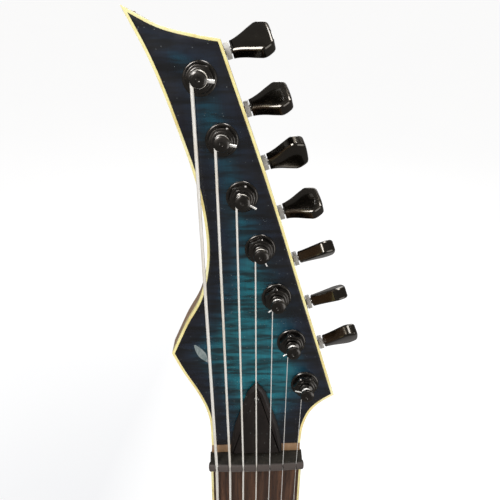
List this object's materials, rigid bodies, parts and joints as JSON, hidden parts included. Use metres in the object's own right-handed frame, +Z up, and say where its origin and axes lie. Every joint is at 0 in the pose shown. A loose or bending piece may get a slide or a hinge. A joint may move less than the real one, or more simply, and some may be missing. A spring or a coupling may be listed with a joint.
{
  "type": "electric guitar",
  "caption": "Solid-body electric guitar: reversed in-line pointed headstock, bolt-on neck, fixed bridge, humbucking pickups, tuners and controls that move.",
  "frame": {"origin": "centre line of the nut's front face, at the fingerboard's playing surface: the neck there lies in the hanger's yoke", "axes": "+Z up the neck to the headstock, -Y out of the playing side, +X to the treble side"},
  "size_m": [0.3198, 0.0908, 1.0534],
  "materials": {
    "stained_maple": "flamed maple under a gloss teal to blue-black burst",
    "body_wood": "dark brown stained wood under gloss lacquer",
    "neck_wood": "satin maple",
    "rosewood": "oiled open-grained rosewood",
    "graphite": "satin graphite-filled plastic",
    "black_metal": "gloss black plated metal",
    "steel": "satin steel",
    "string_steel": "nickel wound and plain steel wire",
    "chrome": "polished plating",
    "black_plastic": "polished black plastic",
    "pickup_plastic": "satin black plastic",
    "cream_plastic": "cream binding under lacquer",
    "white_plastic": "white washer plastic"
  },
  "bodies": {
    "guitar": {"body": "body_wood", "maple_top": "stained_maple", "neck": "neck_wood", "headstock_veneer": "stained_maple", "fingerboard": "rosewood", "nut": "graphite", "truss_rod": "steel", "truss_rod_cover": "black_plastic", "neck_plate": "black_metal", "bridge_plate": "black_metal", "neck_pickup_ring": "black_plastic", "bridge_pickup_ring": "black_plastic", "volume_pot": "steel", "tone_pot": "steel", "switch_body": "black_metal", "output_jack": "black_metal", "control_cover": "black_plastic", "strap_button_upper": "black_metal", "strap_button_lower": "black_metal", "tuner_housing_1": "black_metal", "string_1": "string_steel", "tuner_housing_2": "black_metal", "string_2": "string_steel", "tuner_housing_3": "black_metal", "string_3": "string_steel", "tuner_housing_4": "black_metal", "string_4": "string_steel", "tuner_housing_5": "black_metal", "string_5": "string_steel", "tuner_housing_6": "black_metal", "string_6": "string_steel", "tuner_housing_7": "black_metal", "string_7": "string_steel"},
    "tuner_button_1": {"tuner_button_1": "black_metal"},
    "tuner_button_2": {"tuner_button_2": "black_metal"},
    "tuner_button_3": {"tuner_button_3": "black_metal"},
    "tuner_button_4": {"tuner_button_4": "black_metal"},
    "tuner_button_5": {"tuner_button_5": "black_metal"},
    "tuner_button_6": {"tuner_button_6": "black_metal"},
    "tuner_button_7": {"tuner_button_7": "black_metal"},
    "tuner_post_1": {"tuner_post_1": "black_metal"},
    "tuner_post_2": {"tuner_post_2": "black_metal"},
    "tuner_post_3": {"tuner_post_3": "black_metal"},
    "tuner_post_4": {"tuner_post_4": "black_metal"},
    "tuner_post_5": {"tuner_post_5": "black_metal"},
    "tuner_post_6": {"tuner_post_6": "black_metal"},
    "tuner_post_7": {"tuner_post_7": "black_metal"},
    "saddle_1": {"saddle_1": "steel"},
    "saddle_2": {"saddle_2": "steel"},
    "saddle_3": {"saddle_3": "steel"},
    "saddle_4": {"saddle_4": "steel"},
    "saddle_5": {"saddle_5": "steel"},
    "saddle_6": {"saddle_6": "steel"},
    "saddle_7": {"saddle_7": "steel"},
    "neck_pickup": {"neck_pickup": "pickup_plastic"},
    "bridge_pickup": {"bridge_pickup": "pickup_plastic"},
    "volume_knob": {"volume_knob": "black_metal"},
    "tone_knob": {"tone_knob": "black_metal"},
    "switch_lever": {"switch_lever": "chrome"},
    "truss_rod_nut": {"truss_rod_nut": "steel"}
  },
  "joints": [
    {"name": "button_spin_1", "type": "hinge", "parent": "guitar", "child": "tuner_button_1", "pos_m": [-0.02457, 0.06658, 0.19231], "axis": [0.9514, 0.064, 0.3012], "continuous": true},
    {"name": "post_spin_1", "type": "hinge", "parent": "guitar", "child": "tuner_post_1", "pos_m": [-0.0226, 0.04399, 0.19088], "axis": [0, -0.9781, 0.2079], "continuous": true},
    {"name": "button_spin_2", "type": "hinge", "parent": "guitar", "child": "tuner_button_2", "pos_m": [-0.01635, 0.0616, 0.16887], "axis": [0.9514, 0.064, 0.3012], "continuous": true},
    {"name": "post_spin_2", "type": "hinge", "parent": "guitar", "child": "tuner_post_2", "pos_m": [-0.01438, 0.03901, 0.16745], "axis": [0, -0.9781, 0.2079], "continuous": true},
    {"name": "button_spin_3", "type": "hinge", "parent": "guitar", "child": "tuner_button_3", "pos_m": [-0.00829, 0.05661, 0.14538], "axis": [0.9514, 0.064, 0.3012], "continuous": true},
    {"name": "post_spin_3", "type": "hinge", "parent": "guitar", "child": "tuner_post_3", "pos_m": [-0.00632, 0.03402, 0.14395], "axis": [0, -0.9781, 0.2079], "continuous": true},
    {"name": "button_spin_4", "type": "hinge", "parent": "guitar", "child": "tuner_button_4", "pos_m": [-0.00041, 0.0516, 0.12183], "axis": [0.9514, 0.064, 0.3012], "continuous": true},
    {"name": "post_spin_4", "type": "hinge", "parent": "guitar", "child": "tuner_post_4", "pos_m": [0.00156, 0.02901, 0.1204], "axis": [0, -0.9781, 0.2079], "continuous": true},
    {"name": "button_spin_5", "type": "hinge", "parent": "guitar", "child": "tuner_button_5", "pos_m": [0.00731, 0.04659, 0.09823], "axis": [0.9514, 0.064, 0.3012], "continuous": true},
    {"name": "post_spin_5", "type": "hinge", "parent": "guitar", "child": "tuner_post_5", "pos_m": [0.00928, 0.024, 0.09681], "axis": [0, -0.9781, 0.2079], "continuous": true},
    {"name": "button_spin_6", "type": "hinge", "parent": "guitar", "child": "tuner_button_6", "pos_m": [0.01485, 0.04156, 0.07458], "axis": [0.9514, 0.064, 0.3012], "continuous": true},
    {"name": "post_spin_6", "type": "hinge", "parent": "guitar", "child": "tuner_post_6", "pos_m": [0.01682, 0.01897, 0.07315], "axis": [0, -0.9781, 0.2079], "continuous": true},
    {"name": "button_spin_7", "type": "hinge", "parent": "guitar", "child": "tuner_button_7", "pos_m": [0.02223, 0.03652, 0.05087], "axis": [0.9514, 0.064, 0.3012], "continuous": true},
    {"name": "post_spin_7", "type": "hinge", "parent": "guitar", "child": "tuner_post_7", "pos_m": [0.0242, 0.01393, 0.04944], "axis": [0, -0.9781, 0.2079], "continuous": true},
    {"name": "saddle_slide_1", "type": "slide", "parent": "guitar", "child": "saddle_1", "axis": [0, 0, 1], "range_m": [-0.0035, 0.0035]},
    {"name": "saddle_slide_2", "type": "slide", "parent": "guitar", "child": "saddle_2", "axis": [0, 0, 1], "range_m": [-0.0035, 0.0035]},
    {"name": "saddle_slide_3", "type": "slide", "parent": "guitar", "child": "saddle_3", "axis": [0, 0, 1], "range_m": [-0.0035, 0.0035]},
    {"name": "saddle_slide_4", "type": "slide", "parent": "guitar", "child": "saddle_4", "axis": [0, 0, 1], "range_m": [-0.0035, 0.0035]},
    {"name": "saddle_slide_5", "type": "slide", "parent": "guitar", "child": "saddle_5", "axis": [0, 0, 1], "range_m": [-0.0035, 0.0035]},
    {"name": "saddle_slide_6", "type": "slide", "parent": "guitar", "child": "saddle_6", "axis": [0, 0, 1], "range_m": [-0.0035, 0.0035]},
    {"name": "saddle_slide_7", "type": "slide", "parent": "guitar", "child": "saddle_7", "axis": [0, 0, 1], "range_m": [-0.0035, 0.0035]},
    {"name": "neck_pickup_height", "type": "slide", "parent": "guitar", "child": "neck_pickup", "axis": [0, -1, 0], "range_m": [-0.003, 0.0015]},
    {"name": "bridge_pickup_height", "type": "slide", "parent": "guitar", "child": "bridge_pickup", "axis": [0, -1, 0], "range_m": [-0.003, 0.0015]},
    {"name": "volume_turn", "type": "hinge", "parent": "guitar", "child": "volume_knob", "pos_m": [0.078, 0, -0.676], "axis": [0, -1, 0], "range_deg": [-150, 150]},
    {"name": "tone_turn", "type": "hinge", "parent": "guitar", "child": "tone_knob", "pos_m": [0.112, 0, -0.704], "axis": [0, -1, 0], "range_deg": [-150, 150]},
    {"name": "switch_rock", "type": "hinge", "parent": "guitar", "child": "switch_lever", "pos_m": [0.112, 0.014, -0.657], "axis": [1, 0, 0], "range_deg": [-12, 12]},
    {"name": "truss_rod_turn", "type": "hinge", "parent": "guitar", "child": "truss_rod_nut", "pos_m": [0, 0.0126, 0.021], "axis": [0, 0, 1], "range_deg": [-180, 180]}
  ],
  "couplings": [
    {"joint": "post_spin_1", "follows": "button_spin_1", "ratio": -0.071429},
    {"joint": "post_spin_2", "follows": "button_spin_2", "ratio": -0.071429},
    {"joint": "post_spin_3", "follows": "button_spin_3", "ratio": -0.071429},
    {"joint": "post_spin_4", "follows": "button_spin_4", "ratio": -0.071429},
    {"joint": "post_spin_5", "follows": "button_spin_5", "ratio": -0.071429},
    {"joint": "post_spin_6", "follows": "button_spin_6", "ratio": -0.071429},
    {"joint": "post_spin_7", "follows": "button_spin_7", "ratio": -0.071429}
  ]
}
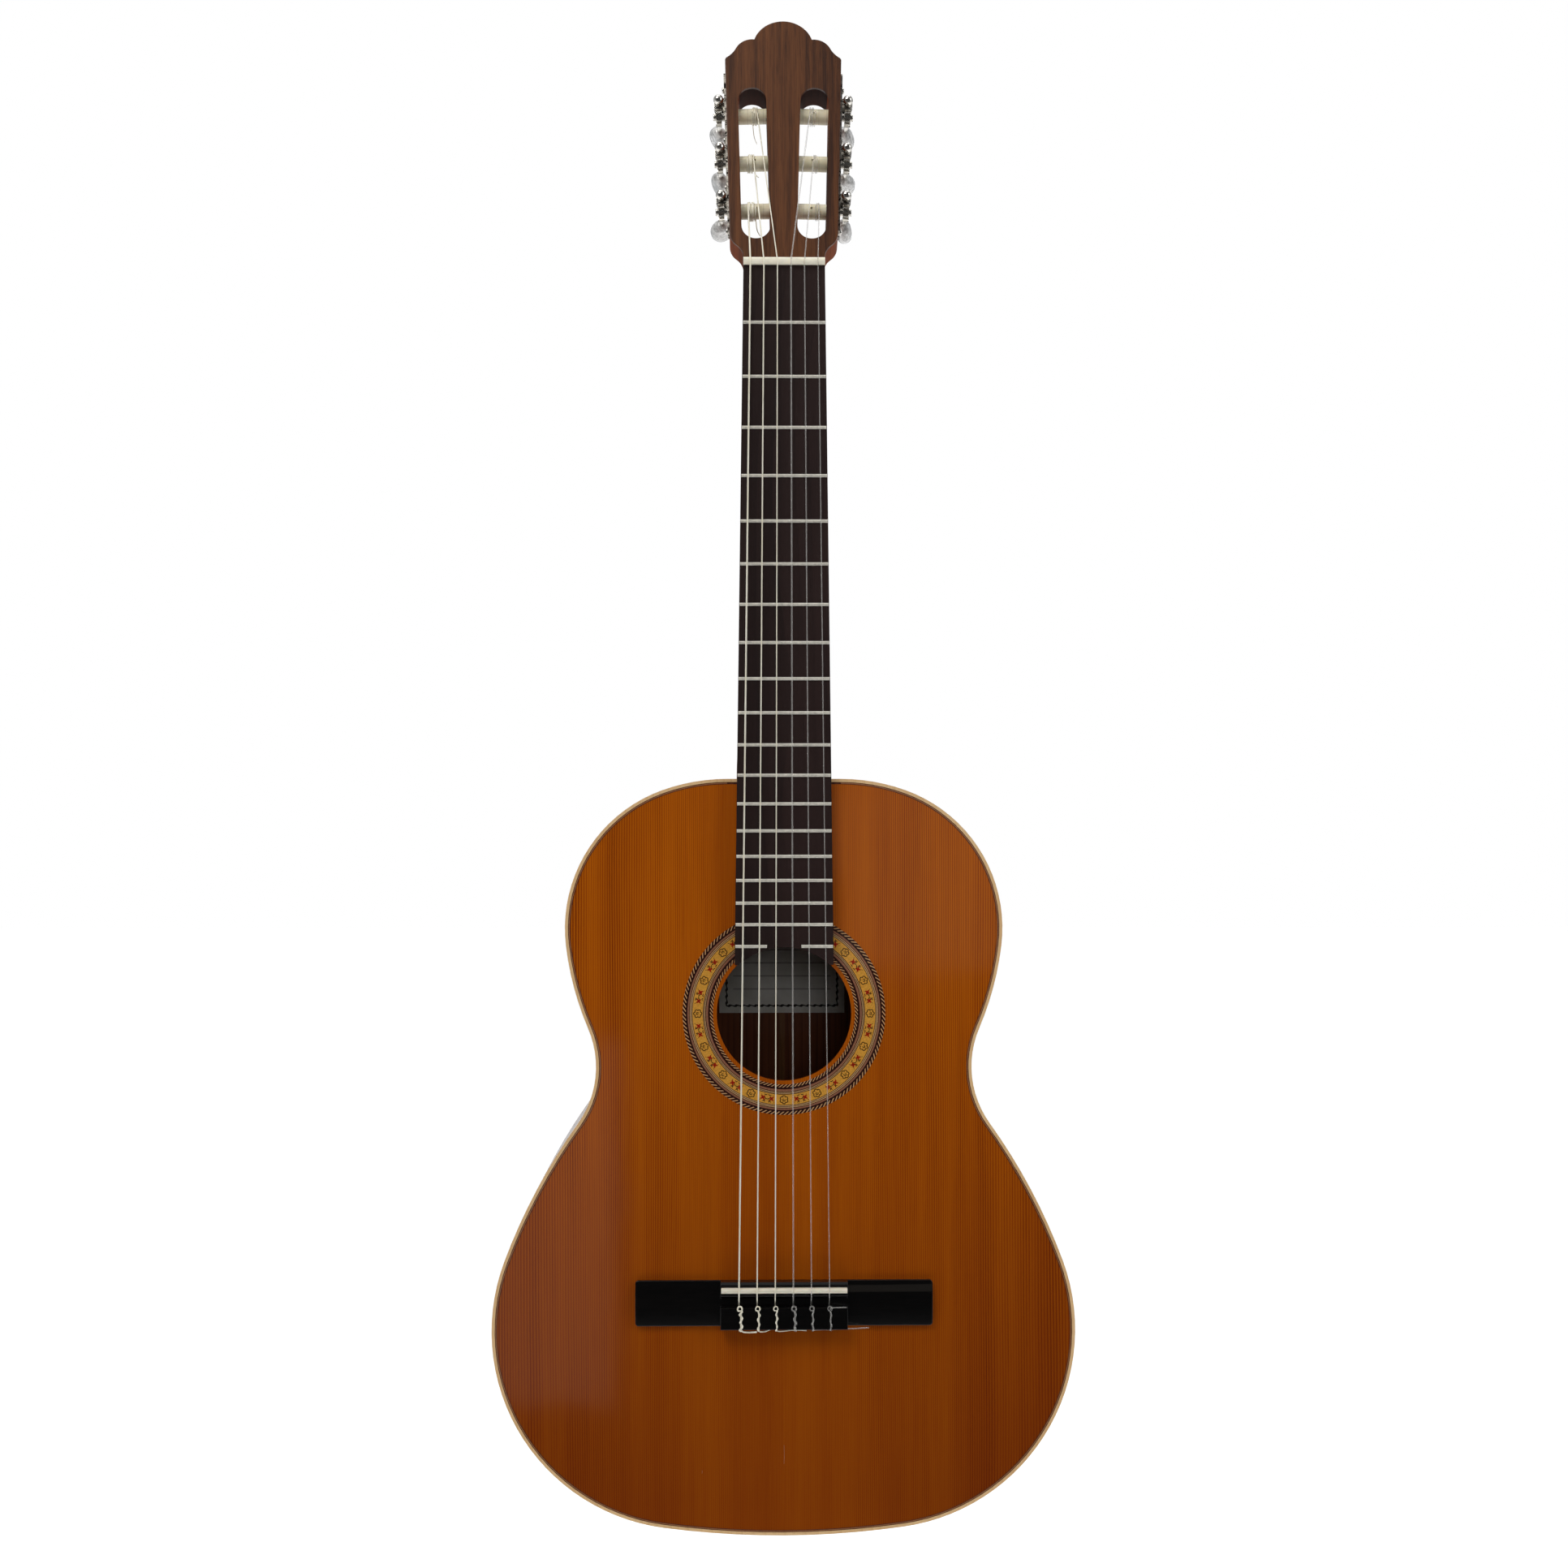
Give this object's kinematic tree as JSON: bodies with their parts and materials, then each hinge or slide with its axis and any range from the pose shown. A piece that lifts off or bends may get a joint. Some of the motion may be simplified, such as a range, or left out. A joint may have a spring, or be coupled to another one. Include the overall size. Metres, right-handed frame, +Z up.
{
  "type": "classical guitar",
  "caption": "Nylon-string classical guitar: hollow waisted body with round soundhole and rosette, fretted neck, slotted headstock with worm-geared tuning machines.",
  "frame": {"origin": "middle of the headstock's flare just above the nut, on the plane of the neck's front face, where a hanger's yoke carries the guitar", "axes": "+X towards the treble side, to the right of someone facing the soundboard; +Y from the soundboard towards the back; +Z up along the neck"},
  "size_m": [0.374, 0.1149, 0.9864],
  "materials": {
    "cedar": "gloss lacquer over straight-grained cedar",
    "rosette": "gloss lacquer over wood mosaic",
    "binding": "gloss lacquer",
    "purfling": "gloss lacquer",
    "rosewood": "gloss lacquer over rosewood",
    "inlay": "gloss lacquer",
    "spruce": "bare wood",
    "label": "aged paper",
    "mahogany": "satin lacquer",
    "veneer": "gloss lacquer",
    "fingerboard": "oiled",
    "fretwire": "polished nickel silver",
    "bone": "polished bone",
    "bridge": "gloss black stain",
    "nickel": "nickel plate",
    "roller": "ivory plastic",
    "pearl": "pearloid",
    "nylon": "clear nylon",
    "wound": "silver-plated winding over nylon"
  },
  "bodies": {
    "guitar": {"soundboard_bass": "cedar", "soundboard_treble": "cedar", "rosette": "rosette", "top_binding": "binding", "back_binding": "binding", "top_purfling": "purfling", "back_bass": "rosewood", "back_treble": "rosewood", "rib_bass": "rosewood", "rib_treble": "rosewood", "back_inlay": "inlay", "tail_graft": "inlay", "top_lining": "spruce", "back_lining": "spruce", "tail_block": "spruce", "top_braces": "spruce", "back_braces": "spruce", "soundhole_patch": "spruce", "label": "label", "neck": "mahogany", "heel_cap": "mahogany", "headstock_veneer": "veneer", "fingerboard": "fingerboard", "frets": "fretwire", "nut": "bone", "saddle": "bone", "bridge": "bridge", "tuner_plate_bass": "nickel", "tuner_plate_treble": "nickel", "plate_screws": "nickel", "string_1": "nylon", "string_2": "nylon", "string_3": "nylon", "string_4": "wound", "string_5": "wound", "string_6": "wound"},
    "roller_1": {"roller_1": "roller", "gear_1": "nickel"},
    "key_1": {"worm_1": "nickel", "button_1": "pearl"},
    "roller_2": {"roller_2": "roller", "gear_2": "nickel"},
    "key_2": {"worm_2": "nickel", "button_2": "pearl"},
    "roller_3": {"roller_3": "roller", "gear_3": "nickel"},
    "key_3": {"worm_3": "nickel", "button_3": "pearl"},
    "roller_4": {"roller_4": "roller", "gear_4": "nickel"},
    "key_4": {"worm_4": "nickel", "button_4": "pearl"},
    "roller_5": {"roller_5": "roller", "gear_5": "nickel"},
    "key_5": {"worm_5": "nickel", "button_5": "pearl"},
    "roller_6": {"roller_6": "roller", "gear_6": "nickel"},
    "key_6": {"worm_6": "nickel", "button_6": "pearl"}
  },
  "joints": [
    {"name": "key_1_turn", "type": "hinge", "parent": "guitar", "child": "key_1", "pos_m": [0.04067, 0.02098, 0.03653], "axis": [0, -0.9659, 0.2588], "continuous": true},
    {"name": "roller_1_turn", "type": "hinge", "parent": "guitar", "child": "roller_1", "pos_m": [0.04045, 0.01889, 0.02871], "axis": [0.9996, -0.0069, -0.0259], "continuous": true},
    {"name": "key_2_turn", "type": "hinge", "parent": "guitar", "child": "key_2", "pos_m": [0.0416, 0.03004, 0.07032], "axis": [0, -0.9659, 0.2588], "continuous": true},
    {"name": "roller_2_turn", "type": "hinge", "parent": "guitar", "child": "roller_2", "pos_m": [0.04139, 0.02794, 0.0625], "axis": [0.9996, -0.0069, -0.0259], "continuous": true},
    {"name": "key_3_turn", "type": "hinge", "parent": "guitar", "child": "key_3", "pos_m": [0.04254, 0.03909, 0.10412], "axis": [0, -0.9659, 0.2588], "continuous": true},
    {"name": "roller_3_turn", "type": "hinge", "parent": "guitar", "child": "roller_3", "pos_m": [0.04233, 0.037, 0.0963], "axis": [0.9996, -0.0069, -0.0259], "continuous": true},
    {"name": "key_4_turn", "type": "hinge", "parent": "guitar", "child": "key_4", "pos_m": [-0.04254, 0.03909, 0.10412], "axis": [0, -0.9659, 0.2588], "continuous": true},
    {"name": "roller_4_turn", "type": "hinge", "parent": "guitar", "child": "roller_4", "pos_m": [-0.04233, 0.037, 0.0963], "axis": [-0.9996, -0.0069, -0.0259], "continuous": true},
    {"name": "key_5_turn", "type": "hinge", "parent": "guitar", "child": "key_5", "pos_m": [-0.0416, 0.03004, 0.07032], "axis": [0, -0.9659, 0.2588], "continuous": true},
    {"name": "roller_5_turn", "type": "hinge", "parent": "guitar", "child": "roller_5", "pos_m": [-0.04139, 0.02794, 0.0625], "axis": [-0.9996, -0.0069, -0.0259], "continuous": true},
    {"name": "key_6_turn", "type": "hinge", "parent": "guitar", "child": "key_6", "pos_m": [-0.04067, 0.02098, 0.03653], "axis": [0, -0.9659, 0.2588], "continuous": true},
    {"name": "roller_6_turn", "type": "hinge", "parent": "guitar", "child": "roller_6", "pos_m": [-0.04045, 0.01889, 0.02871], "axis": [-0.9996, -0.0069, -0.0259], "continuous": true}
  ],
  "couplings": [
    {"joint": "roller_1_turn", "follows": "key_1_turn", "ratio": -0.071429},
    {"joint": "roller_2_turn", "follows": "key_2_turn", "ratio": -0.071429},
    {"joint": "roller_3_turn", "follows": "key_3_turn", "ratio": -0.071429},
    {"joint": "roller_4_turn", "follows": "key_4_turn", "ratio": -0.071429},
    {"joint": "roller_5_turn", "follows": "key_5_turn", "ratio": -0.071429},
    {"joint": "roller_6_turn", "follows": "key_6_turn", "ratio": -0.071429}
  ]
}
○ ○ ○
Pull out every line of the records that includes the string "JSON".

List this object's materials, rigid bodies, parts and joints as JSON, hidden parts included. Use metres in the object's own right-handed frame, +Z up, and say where its origin and axes lie. Every joint is at 0 in the pose shown. A loose or bending piece may get a slide or a hinge. A joint may move less than the real one, or more simply, and some may be missing. A spring or a coupling may be listed with a joint.
Give this object's kinematic tree as JSON: bodies with their parts and materials, then each hinge or slide with its axis and any range from the pose shown. A piece that lifts off or bends may get a joint. Some of the motion may be simplified, such as a range, or left out. A joint may have a spring, or be coupled to another one. Include the overall size. Metres, right-handed frame, +Z up.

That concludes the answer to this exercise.